DIRECTION
Will you quote all of the entries, word for word?

PROVIDED MATERIAL
---*---

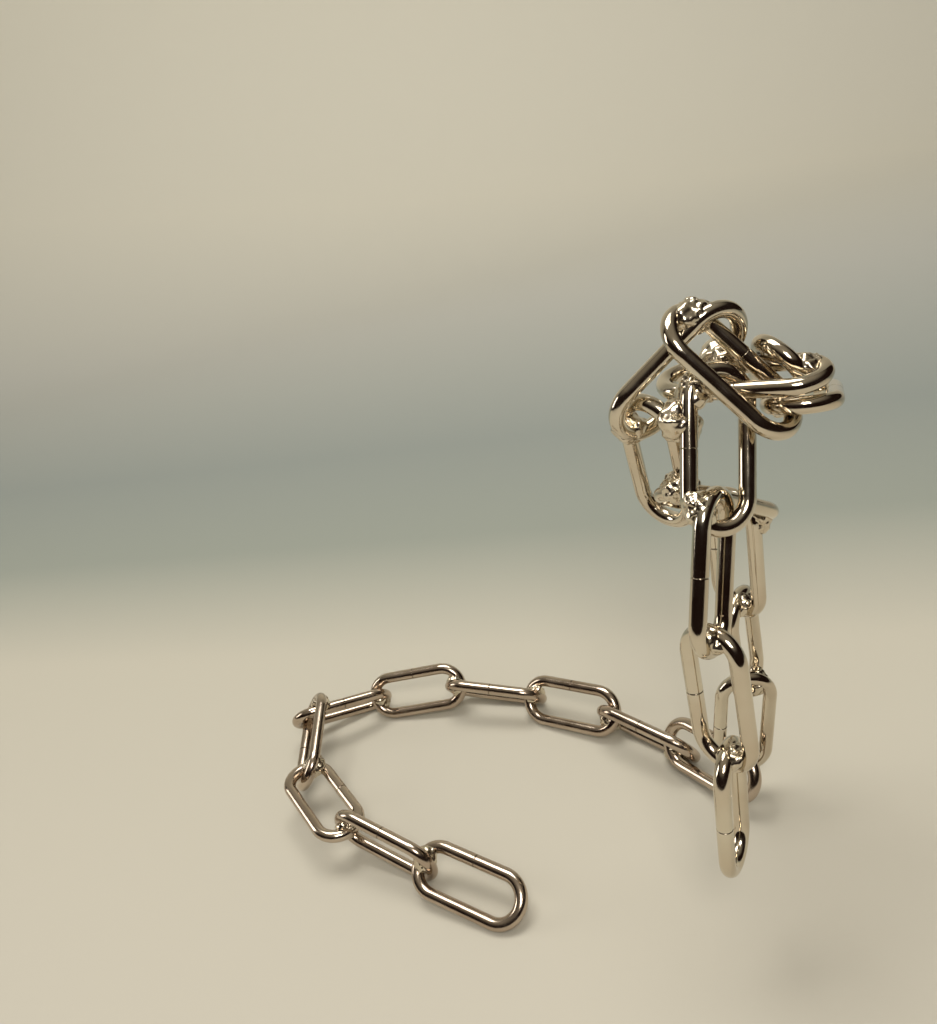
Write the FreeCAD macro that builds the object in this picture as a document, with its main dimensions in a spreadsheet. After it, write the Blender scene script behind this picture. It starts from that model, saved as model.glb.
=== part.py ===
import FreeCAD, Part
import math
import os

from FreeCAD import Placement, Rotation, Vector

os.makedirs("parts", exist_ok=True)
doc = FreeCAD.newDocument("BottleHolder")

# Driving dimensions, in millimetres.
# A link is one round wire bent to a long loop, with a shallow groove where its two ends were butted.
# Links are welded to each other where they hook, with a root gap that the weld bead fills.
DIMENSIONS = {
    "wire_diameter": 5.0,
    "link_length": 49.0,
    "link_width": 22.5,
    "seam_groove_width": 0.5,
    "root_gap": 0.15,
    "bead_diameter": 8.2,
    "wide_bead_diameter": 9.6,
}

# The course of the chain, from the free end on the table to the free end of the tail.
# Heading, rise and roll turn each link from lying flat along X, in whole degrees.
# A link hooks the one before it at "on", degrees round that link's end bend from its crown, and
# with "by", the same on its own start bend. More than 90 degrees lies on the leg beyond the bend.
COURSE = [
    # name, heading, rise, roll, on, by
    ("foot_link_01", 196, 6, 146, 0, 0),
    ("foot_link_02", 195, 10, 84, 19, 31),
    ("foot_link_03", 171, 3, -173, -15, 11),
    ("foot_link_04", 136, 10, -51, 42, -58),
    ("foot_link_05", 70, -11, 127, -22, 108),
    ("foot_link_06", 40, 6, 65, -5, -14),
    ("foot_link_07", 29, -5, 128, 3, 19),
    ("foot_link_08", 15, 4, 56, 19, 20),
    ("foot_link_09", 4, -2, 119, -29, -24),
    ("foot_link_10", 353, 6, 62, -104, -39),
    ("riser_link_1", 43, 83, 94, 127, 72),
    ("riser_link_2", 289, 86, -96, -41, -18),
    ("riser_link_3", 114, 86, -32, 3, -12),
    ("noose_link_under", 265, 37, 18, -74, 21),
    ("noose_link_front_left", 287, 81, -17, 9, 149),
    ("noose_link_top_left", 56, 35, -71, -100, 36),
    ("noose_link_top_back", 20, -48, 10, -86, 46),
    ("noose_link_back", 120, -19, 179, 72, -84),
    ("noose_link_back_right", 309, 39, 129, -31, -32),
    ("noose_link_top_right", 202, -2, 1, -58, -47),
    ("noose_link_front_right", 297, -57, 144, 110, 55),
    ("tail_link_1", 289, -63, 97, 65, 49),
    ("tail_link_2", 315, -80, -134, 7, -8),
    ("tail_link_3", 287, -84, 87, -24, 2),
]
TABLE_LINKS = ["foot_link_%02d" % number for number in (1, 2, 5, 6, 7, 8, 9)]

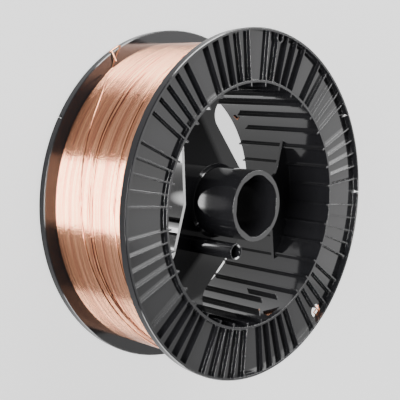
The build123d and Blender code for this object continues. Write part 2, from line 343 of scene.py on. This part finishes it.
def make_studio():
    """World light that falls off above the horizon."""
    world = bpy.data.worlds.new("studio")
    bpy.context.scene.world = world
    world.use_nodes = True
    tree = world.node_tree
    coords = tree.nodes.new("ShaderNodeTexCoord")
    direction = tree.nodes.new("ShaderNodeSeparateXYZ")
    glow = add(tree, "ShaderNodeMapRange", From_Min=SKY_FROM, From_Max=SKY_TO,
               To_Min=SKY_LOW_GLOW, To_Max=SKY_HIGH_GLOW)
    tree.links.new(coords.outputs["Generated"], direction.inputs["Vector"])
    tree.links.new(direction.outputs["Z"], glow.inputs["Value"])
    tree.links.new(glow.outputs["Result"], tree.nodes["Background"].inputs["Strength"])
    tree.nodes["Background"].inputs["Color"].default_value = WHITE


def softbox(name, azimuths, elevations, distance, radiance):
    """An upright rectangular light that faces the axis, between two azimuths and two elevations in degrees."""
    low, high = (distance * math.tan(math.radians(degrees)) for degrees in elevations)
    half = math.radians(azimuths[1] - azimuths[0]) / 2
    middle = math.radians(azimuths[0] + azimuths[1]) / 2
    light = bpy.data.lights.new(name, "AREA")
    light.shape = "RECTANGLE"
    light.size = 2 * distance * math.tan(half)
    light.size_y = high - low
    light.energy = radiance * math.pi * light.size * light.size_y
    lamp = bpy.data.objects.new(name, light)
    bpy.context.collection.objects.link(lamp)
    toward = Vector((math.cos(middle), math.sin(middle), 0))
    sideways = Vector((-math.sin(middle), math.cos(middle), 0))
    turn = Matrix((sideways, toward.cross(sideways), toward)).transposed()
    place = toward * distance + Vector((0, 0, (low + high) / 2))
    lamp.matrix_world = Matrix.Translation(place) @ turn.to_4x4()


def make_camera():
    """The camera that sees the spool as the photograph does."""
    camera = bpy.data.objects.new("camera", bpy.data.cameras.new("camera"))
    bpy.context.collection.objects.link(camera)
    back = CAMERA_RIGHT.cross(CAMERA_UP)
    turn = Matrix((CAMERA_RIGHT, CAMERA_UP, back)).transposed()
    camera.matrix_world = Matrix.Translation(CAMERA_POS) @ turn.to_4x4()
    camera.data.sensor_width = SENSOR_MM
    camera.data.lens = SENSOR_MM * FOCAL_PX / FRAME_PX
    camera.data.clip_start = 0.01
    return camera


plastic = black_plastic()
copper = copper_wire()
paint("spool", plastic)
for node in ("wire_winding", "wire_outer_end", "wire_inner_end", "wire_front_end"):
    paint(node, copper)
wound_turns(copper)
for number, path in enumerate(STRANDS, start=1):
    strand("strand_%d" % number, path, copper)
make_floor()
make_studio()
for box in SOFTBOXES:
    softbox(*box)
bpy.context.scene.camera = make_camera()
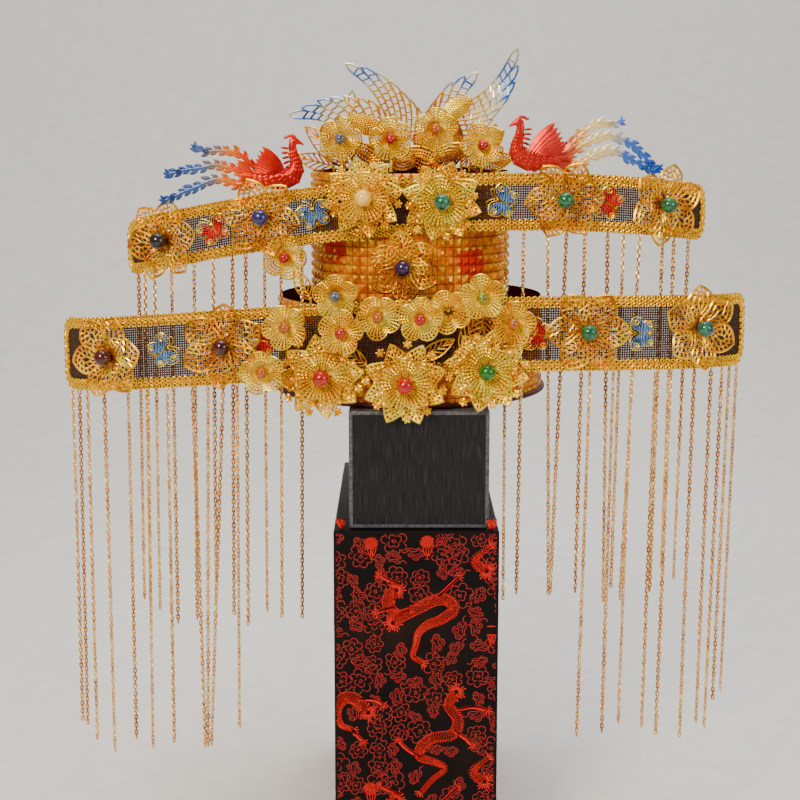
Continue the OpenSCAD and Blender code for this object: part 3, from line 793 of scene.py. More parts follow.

---*---

RESULT OF THE TASK
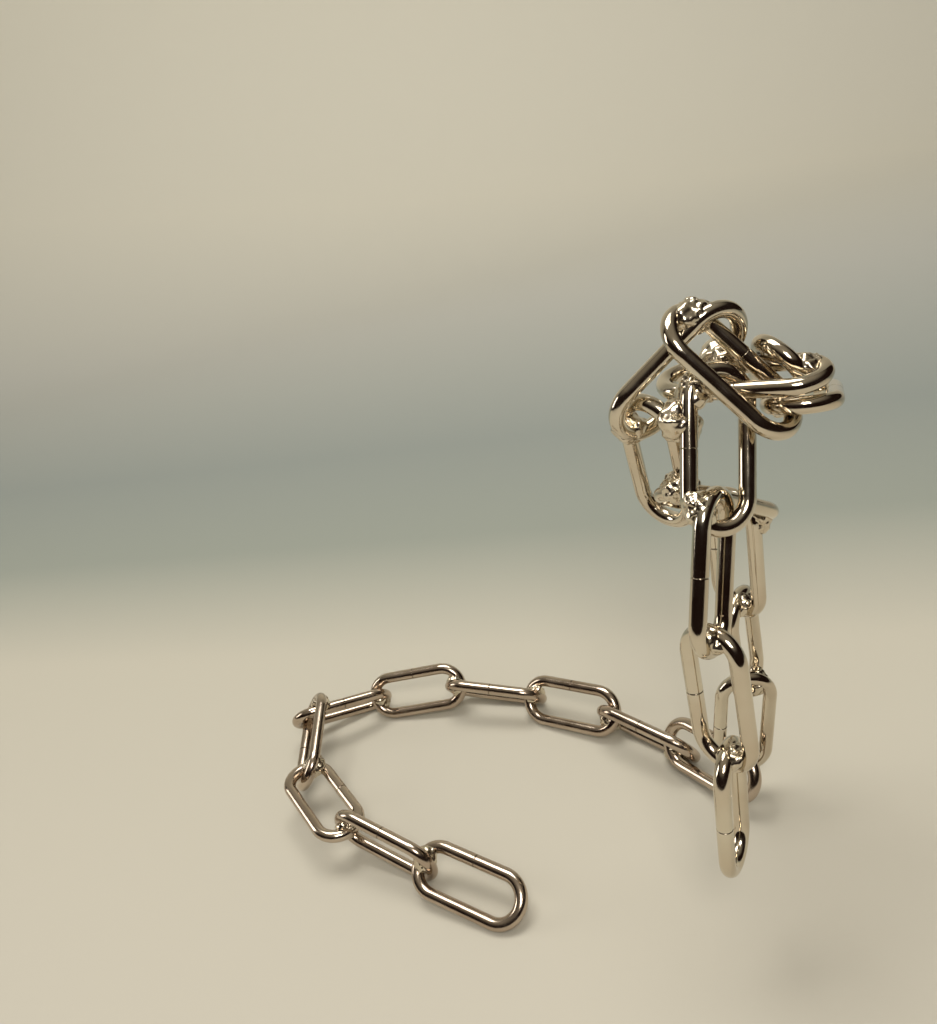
Write the FreeCAD macro that builds the object in this picture as a document, with its main dimensions in a spreadsheet. After it, write the Blender scene script behind this picture. It starts from that model, saved as model.glb.
=== part.py ===
import FreeCAD, Part
import math
import os

from FreeCAD import Placement, Rotation, Vector

os.makedirs("parts", exist_ok=True)
doc = FreeCAD.newDocument("BottleHolder")

# Driving dimensions, in millimetres.
# A link is one round wire bent to a long loop, with a shallow groove where its two ends were butted.
# Links are welded to each other where they hook, with a root gap that the weld bead fills.
DIMENSIONS = {
    "wire_diameter": 5.0,
    "link_length": 49.0,
    "link_width": 22.5,
    "seam_groove_width": 0.5,
    "root_gap": 0.15,
    "bead_diameter": 8.2,
    "wide_bead_diameter": 9.6,
}

# The course of the chain, from the free end on the table to the free end of the tail.
# Heading, rise and roll turn each link from lying flat along X, in whole degrees.
# A link hooks the one before it at "on", degrees round that link's end bend from its crown, and
# with "by", the same on its own start bend. More than 90 degrees lies on the leg beyond the bend.
COURSE = [
    # name, heading, rise, roll, on, by
    ("foot_link_01", 196, 6, 146, 0, 0),
    ("foot_link_02", 195, 10, 84, 19, 31),
    ("foot_link_03", 171, 3, -173, -15, 11),
    ("foot_link_04", 136, 10, -51, 42, -58),
    ("foot_link_05", 70, -11, 127, -22, 108),
    ("foot_link_06", 40, 6, 65, -5, -14),
    ("foot_link_07", 29, -5, 128, 3, 19),
    ("foot_link_08", 15, 4, 56, 19, 20),
    ("foot_link_09", 4, -2, 119, -29, -24),
    ("foot_link_10", 353, 6, 62, -104, -39),
    ("riser_link_1", 43, 83, 94, 127, 72),
    ("riser_link_2", 289, 86, -96, -41, -18),
    ("riser_link_3", 114, 86, -32, 3, -12),
    ("noose_link_under", 265, 37, 18, -74, 21),
    ("noose_link_front_left", 287, 81, -17, 9, 149),
    ("noose_link_top_left", 56, 35, -71, -100, 36),
    ("noose_link_top_back", 20, -48, 10, -86, 46),
    ("noose_link_back", 120, -19, 179, 72, -84),
    ("noose_link_back_right", 309, 39, 129, -31, -32),
    ("noose_link_top_right", 202, -2, 1, -58, -47),
    ("noose_link_front_right", 297, -57, 144, 110, 55),
    ("tail_link_1", 289, -63, 97, 65, 49),
    ("tail_link_2", 315, -80, -134, 7, -8),
    ("tail_link_3", 287, -84, 87, -24, 2),
]
TABLE_LINKS = ["foot_link_%02d" % number for number in (1, 2, 5, 6, 7, 8, 9)]

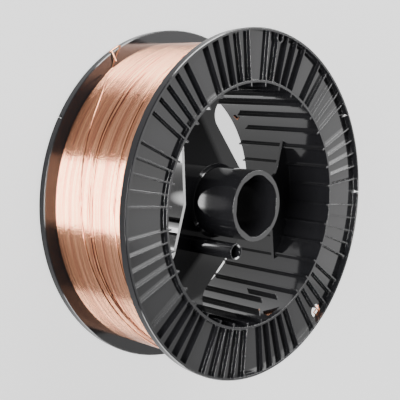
The build123d and Blender code for this object continues. Write part 2, from line 343 of scene.py on. This part finishes it.
def make_studio():
    """World light that falls off above the horizon."""
    world = bpy.data.worlds.new("studio")
    bpy.context.scene.world = world
    world.use_nodes = True
    tree = world.node_tree
    coords = tree.nodes.new("ShaderNodeTexCoord")
    direction = tree.nodes.new("ShaderNodeSeparateXYZ")
    glow = add(tree, "ShaderNodeMapRange", From_Min=SKY_FROM, From_Max=SKY_TO,
               To_Min=SKY_LOW_GLOW, To_Max=SKY_HIGH_GLOW)
    tree.links.new(coords.outputs["Generated"], direction.inputs["Vector"])
    tree.links.new(direction.outputs["Z"], glow.inputs["Value"])
    tree.links.new(glow.outputs["Result"], tree.nodes["Background"].inputs["Strength"])
    tree.nodes["Background"].inputs["Color"].default_value = WHITE


def softbox(name, azimuths, elevations, distance, radiance):
    """An upright rectangular light that faces the axis, between two azimuths and two elevations in degrees."""
    low, high = (distance * math.tan(math.radians(degrees)) for degrees in elevations)
    half = math.radians(azimuths[1] - azimuths[0]) / 2
    middle = math.radians(azimuths[0] + azimuths[1]) / 2
    light = bpy.data.lights.new(name, "AREA")
    light.shape = "RECTANGLE"
    light.size = 2 * distance * math.tan(half)
    light.size_y = high - low
    light.energy = radiance * math.pi * light.size * light.size_y
    lamp = bpy.data.objects.new(name, light)
    bpy.context.collection.objects.link(lamp)
    toward = Vector((math.cos(middle), math.sin(middle), 0))
    sideways = Vector((-math.sin(middle), math.cos(middle), 0))
    turn = Matrix((sideways, toward.cross(sideways), toward)).transposed()
    place = toward * distance + Vector((0, 0, (low + high) / 2))
    lamp.matrix_world = Matrix.Translation(place) @ turn.to_4x4()


def make_camera():
    """The camera that sees the spool as the photograph does."""
    camera = bpy.data.objects.new("camera", bpy.data.cameras.new("camera"))
    bpy.context.collection.objects.link(camera)
    back = CAMERA_RIGHT.cross(CAMERA_UP)
    turn = Matrix((CAMERA_RIGHT, CAMERA_UP, back)).transposed()
    camera.matrix_world = Matrix.Translation(CAMERA_POS) @ turn.to_4x4()
    camera.data.sensor_width = SENSOR_MM
    camera.data.lens = SENSOR_MM * FOCAL_PX / FRAME_PX
    camera.data.clip_start = 0.01
    return camera


plastic = black_plastic()
copper = copper_wire()
paint("spool", plastic)
for node in ("wire_winding", "wire_outer_end", "wire_inner_end", "wire_front_end"):
    paint(node, copper)
wound_turns(copper)
for number, path in enumerate(STRANDS, start=1):
    strand("strand_%d" % number, path, copper)
make_floor()
make_studio()
for box in SOFTBOXES:
    softbox(*box)
bpy.context.scene.camera = make_camera()
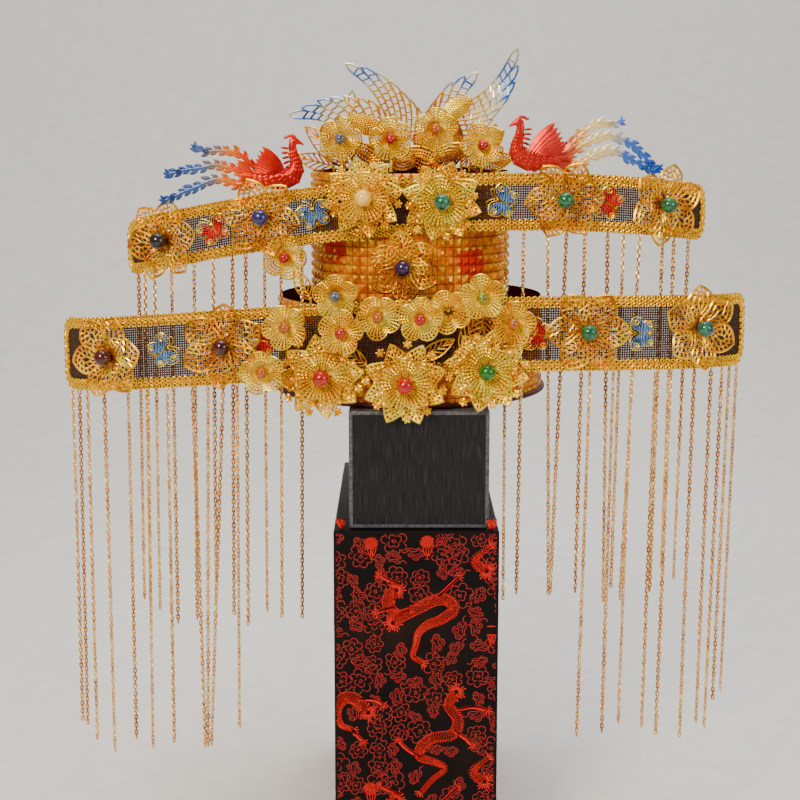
Continue the OpenSCAD and Blender code for this object: part 3, from line 793 of scene.py. More parts follow.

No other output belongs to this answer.